EXERCISE - Starting at the line that contains "build_soft_layers()", copy every line down to the line that contains "The imported model is", inclusive, exactly as it stands. Omit all other lines.

ENTRIES -
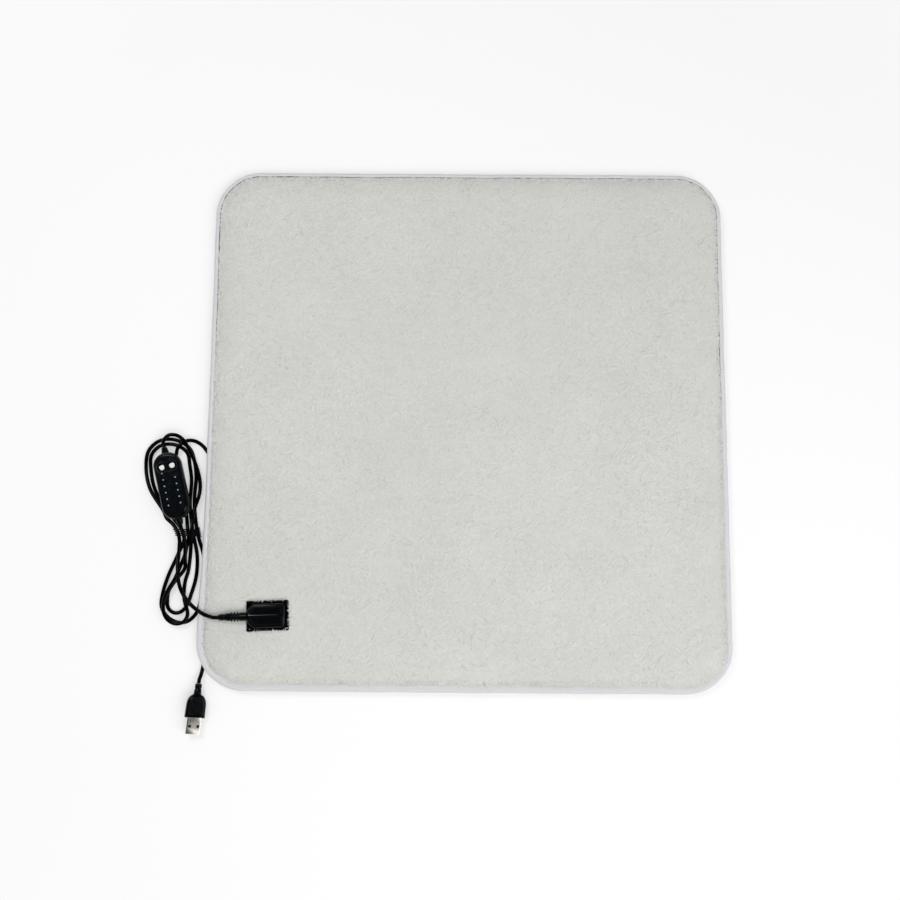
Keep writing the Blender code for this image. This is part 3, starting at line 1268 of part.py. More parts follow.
def build_usb_plug():
    """The USB plug: boot, overmoulded grip, metal shell, tongue and contacts."""
    boot = ribbed_boot("usb_boot", USB_BOOT_LENGTH, USB_BOOT_TIP, USB_BOOT_TIP, USB_BOOT_BASE, 2, 0.3)
    turn = Matrix.Rotation(math.pi / 2, 4, "Z")
    place = Matrix.Translation((0, -USB_BOOT_LENGTH, 0))
    add_object("usb_boot", boot, BLACK_RUBBER, 0.45, frame=USB_FRAME @ place @ turn)

    start = USB_BOOT_LENGTH + GAP
    length, width, height = USB_BODY_LENGTH, USB_BODY_WIDTH, USB_BODY_HEIGHT
    stations = (
        (0.0, 0.46, 0.84), (0.07, 0.66, 0.90), (0.17, 0.84, 0.96), (0.29, 0.95, 1.0), (0.42, 1.0, 1.0),
        (0.95, 1.03, 1.0), (1.0, 1.0, 0.97),
    )
    rings = [
        usb_section(start + share * length, width_share * width, height_share * height, USB_BODY_CORNER)
        for share, width_share, height_share in stations
    ]
    body = add_object("usb_grip", loft("usb_grip", rings), BLACK_PLASTIC, 0.4, frame=USB_FRAME)
    mouth = start + length
    pocket = loft(
        "grip_pocket",
        [usb_section(along, USB_SHELL_WIDTH + 2 * GAP, USB_SHELL_HEIGHT + 2 * GAP, GAP * 2)
         for along in (mouth - USB_SHELL_SEAT - GAP, mouth + CUT_OVERRUN)],
    )
    boolean(body, cutter(pocket, USB_FRAME))

    shell_start, shell_end = mouth - USB_SHELL_SEAT, mouth + USB_SHELL_REACH
    shell = add_object(
        "usb_shell",
        loft("usb_shell", [usb_section(along, USB_SHELL_WIDTH, USB_SHELL_HEIGHT, GAP * 2)
                           for along in (shell_start, shell_end)]),
        NICKEL, 0.2, 1.0, USB_FRAME,
    )
    inner_width = USB_SHELL_WIDTH - 2 * USB_SHELL_WALL
    inner_height = USB_SHELL_HEIGHT - 2 * USB_SHELL_WALL
    hollow = loft(
        "shell_hollow",
        [usb_section(along, inner_width, inner_height, GAP)
         for along in (shell_start + USB_SHELL_WALL, shell_end + CUT_OVERRUN)],
    )
    boolean(shell, cutter(hollow, USB_FRAME))
    half_window = USB_WINDOW / 2
    for side, label in ((-1, "left"), (1, "right")):
        centre_x = side * USB_WINDOW_SPACING / 2
        centre_y = -(mouth + USB_WINDOW_PLACE)
        window = box_mesh(
            f"shell_window_{label}", (centre_x - half_window, centre_y - half_window, -USB_SHELL_HEIGHT),
            (centre_x + half_window, centre_y + half_window, USB_SHELL_HEIGHT),
        )
        boolean(shell, cutter(window, USB_FRAME))

    tongue_top = inner_height / 2 - GAP
    tongue_bottom = tongue_top - USB_TONGUE_HEIGHT
    tongue_start = shell_start + USB_SHELL_WALL + GAP
    half_tongue = inner_width / 2 - GAP
    add_object(
        "usb_tongue",
        box_mesh("usb_tongue", (-half_tongue, -(mouth + USB_TONGUE_REACH), tongue_bottom),
                 (half_tongue, -tongue_start, tongue_top)),
        WHITE_PLASTIC, 0.5, frame=USB_FRAME,
    )
    contact_top = tongue_bottom - GAP
    half_contact = USB_CONTACT_WIDTH / 2
    for index, side in enumerate((-1, 1), start=1):
        x = side * USB_CONTACT_SPACING / 2
        name = f"usb_contact_{index}"
        add_object(
            name,
            box_mesh(name, (x - half_contact, -(mouth + USB_TONGUE_REACH - USB_CONTACT_WIDTH),
                            contact_top - USB_CONTACT_THICKNESS),
                     (x + half_contact, -tongue_start, contact_top)),
            BRASS, 0.3, 1.0, USB_FRAME,
        )


def main():
    """Build every piece of the heating pad."""
    clear_scene()
    build_soft_layers()
    build_heater()
    build_socket()
    build_plug()
    build_tie(build_cords())
    build_controller()
    build_usb_plug()


main()
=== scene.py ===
"""A heating pad as it looks: fleece pad with a bound edge, plug-in lead, hand controller and USB plug.

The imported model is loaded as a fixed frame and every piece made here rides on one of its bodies.
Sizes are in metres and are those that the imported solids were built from.
"""
import json
import logging
import math
from collections.abc import Callable, Iterator
from contextlib import contextmanager
from dataclasses import dataclass
from enum import Enum
from functools import partial

import bmesh
import bpy
import numpy as np
from bpy.types import Material, Mesh, Node, NodeSocket, NodeTree, Object
from mathutils import Matrix, Vector, geometry, noise

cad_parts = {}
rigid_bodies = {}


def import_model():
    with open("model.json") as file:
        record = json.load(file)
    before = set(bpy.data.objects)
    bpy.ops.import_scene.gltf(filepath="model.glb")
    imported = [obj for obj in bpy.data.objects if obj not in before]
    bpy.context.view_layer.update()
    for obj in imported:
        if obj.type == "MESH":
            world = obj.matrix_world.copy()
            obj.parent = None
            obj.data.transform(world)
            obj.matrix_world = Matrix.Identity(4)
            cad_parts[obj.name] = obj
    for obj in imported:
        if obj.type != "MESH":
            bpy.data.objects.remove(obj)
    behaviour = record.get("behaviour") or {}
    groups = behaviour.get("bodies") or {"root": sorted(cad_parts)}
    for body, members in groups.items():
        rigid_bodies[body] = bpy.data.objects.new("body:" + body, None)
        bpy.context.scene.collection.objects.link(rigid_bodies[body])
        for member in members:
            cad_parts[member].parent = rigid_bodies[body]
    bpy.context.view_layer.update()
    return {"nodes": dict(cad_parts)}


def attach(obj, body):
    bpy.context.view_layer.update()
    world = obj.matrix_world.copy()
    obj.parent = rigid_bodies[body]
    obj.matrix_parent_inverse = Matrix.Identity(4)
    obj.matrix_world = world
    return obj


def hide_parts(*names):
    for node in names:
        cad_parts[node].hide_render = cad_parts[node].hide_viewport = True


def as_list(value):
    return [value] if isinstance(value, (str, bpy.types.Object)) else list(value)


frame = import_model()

LOG = logging.getLogger("heating_pad")
GAP = 0.0003
WELD = 0.000001
UPRIGHT = Matrix.Rotation(-math.pi / 2, 4, "Y")
Point = tuple[float, float, float]
Outline = list[tuple[float, float]]


class Body(Enum):
    """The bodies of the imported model."""

    PAD = "pad"
    CORD_SET = "cord_set"
    LEFT_BUTTON = "left_button"
    RIGHT_BUTTON = "right_button"


class Slot(Enum):
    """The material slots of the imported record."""

    PLUSH = "plush"
    BINDING = "binding"
    CLOTH = "cloth"
    WADDING = "wadding"
    CORD = "cord"
    LENS = "lens"
    SHELL = "shell"
    BUTTON = "button"
    HOUSING = "housing"


# ---------------------------------------------------------------- node trees


def linear(code: str, share: float = 1.0) -> tuple[float, float, float, float]:
    """Turn an sRGB hex colour into linear RGBA.

    Args:
        code: Colour as "#rrggbb".
        share: Factor on the linear colour, for a lighter or darker tone of it.

    Returns:
        Linear red, green, blue and an alpha of one.
    """
    channels = [int(code[place:place + 2], 16) / 255 for place in (1, 3, 5)]
    return (*[share * (c / 12.92 if c <= 0.04045 else ((c + 0.055) / 1.055) ** 2.4) for c in channels], 1.0)


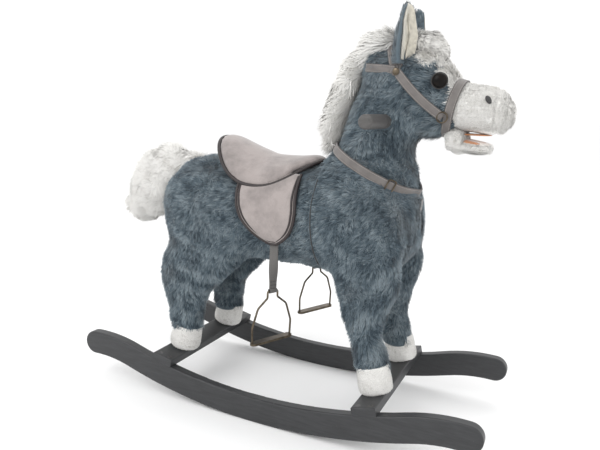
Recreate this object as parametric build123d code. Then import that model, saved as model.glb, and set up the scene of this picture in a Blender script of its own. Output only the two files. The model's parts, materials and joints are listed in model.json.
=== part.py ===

OUTPUT OF THE EXERCISE -
    build_soft_layers()
    build_heater()
    build_socket()
    build_plug()
    build_tie(build_cords())
    build_controller()
    build_usb_plug()


main()
=== scene.py ===
"""A heating pad as it looks: fleece pad with a bound edge, plug-in lead, hand controller and USB plug.

The imported model is loaded as a fixed frame and every piece made here rides on one of its bodies.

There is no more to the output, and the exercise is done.